Lehman Brothers’ bankruptcy filing has created more uneasiness for the commercial real estate sector, which has already been forced to mark down assets on balance sheets due to a lack of liquidity in the marketplace. Lehman's troubles, say industry experts, could result in a downward spiral of pricing.

According to Christopher Hoeffel, president of the Commercial Mortgage Securities Association (CMSA) and a managing director at JP Morgan Chase, Lehman’s portfolio is valued at about $33 billion. Hoeffel spoke during an emerging trends conference in New York this week.

“At no time in commercial real estate have emerging trends been more difficult to nail down,” said Hoeffel in his opening remarks at the conference. “We are seeing massive repricing of debt and equity. We’re seeing three of the five bulge-bracket investment banks go away in one form or the other.”

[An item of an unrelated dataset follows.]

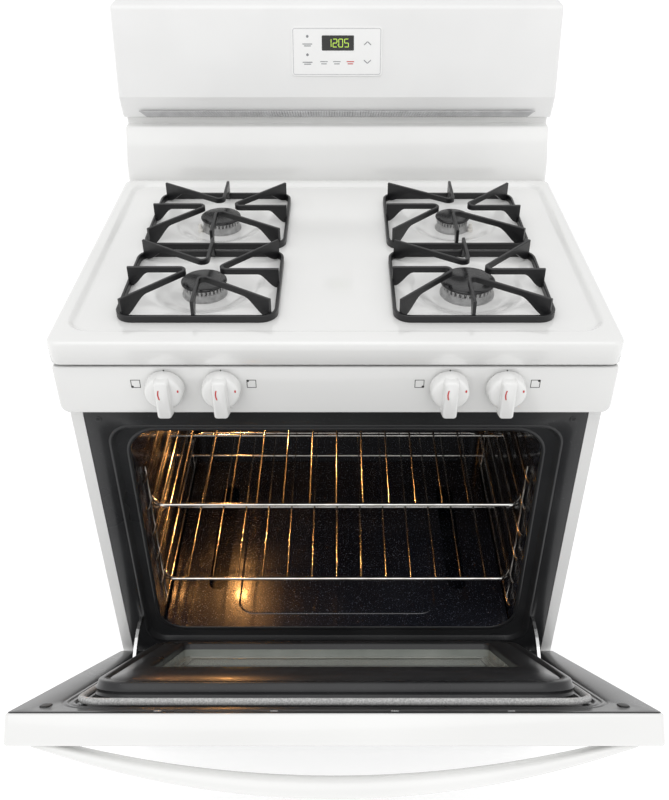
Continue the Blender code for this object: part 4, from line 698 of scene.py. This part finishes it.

“We are seeing a marketplace that is influenced more by fear and panic than by underlying real estate fundamentals. This is a really challenging time,” continued Hoeffel. “Commercial real estate is being impacted by things happening across the capital markets spectrum and the broader liquidity crisis.”

Of the $33 billion in commercial real estate that Lehman has in its portfolio, only $17 billion is in the United States. And only $600 million of the exposure is in commercial mortgage-backed securities, said Hoeffel.

Lehman’s portfolio is one of the largest commercial real estate portfolios on Wall Street, according to James Glasgow Jr., a managing director and portfolio manager with Stamford, Conn.-based Five Mile Capital Partners. “There’s going to be an orderly liquidation of assets, which is what the bankruptcy gives Lehman the opportunity to do,” he predicts. “That’s better for the market than if they didn’t file for bankruptcy and their creditors were going after them and they were forced to do a firesale of the assets on their books.”

The Lehman portfolio includes a diverse pool of assets, such as bridge loans, mezzanine loans, senior loans and loans with loan-to-values as high as 95%. If the riskier assets don’t find any takers, Lehman may have to liquidate at substantially discounted prices, which could lead to a downward price spiral, Glasgow says. Most lenders, however, were not as aggressive as Lehman and the sale of the companies’ assets — even at deep discounts — is unlikely to impact the broader commercial real estate market.

Tim Mazetti, a partner and executive vice president with Chicago-based Cohen Financial, pointed out that Lehman was overleveraged and had taken on too much debt relative to its equity base. In addition, a lot of the company’s commercial real estate exposure is in overseas markets and includes high-yield and mezzanine loans.

“Whenever you sell into an illiquid market, you’re going to have to reduce price,” Mazetti maintains. “So that’s going to have an effect. There is obviously going to be a negative impact, a short-term widening of spreads in CMBS over the next three to six months.”

He pointed to a widening of spreads on the CMBX index in the last week. The index is made up of a group of indexes that track seven tranches of CMBS and is used to price the securities in today’s illiquid market environment. “The real issues might be more to do with the accounting and the financial marking-to-market than the fundamentals. The fact that you have to write down these assets is creating even further illiquidity,” Mazetti says.

And this has a negative impact on investors who are looking to buy commercial real estate assets and are put off by the prospect of having to mark them down, creating more illiquidity and perpetuating downward pressure on prices.

Mazetti expects that the CMBS sector will face these sorts of issues until the economy runs through a course of recession and hits bottom, probably by 2009. While investors have earmarked more than $50 billion for commercial real estate investments, they will not commit the money until they feel comfortable about a bottoming out in prices, he says.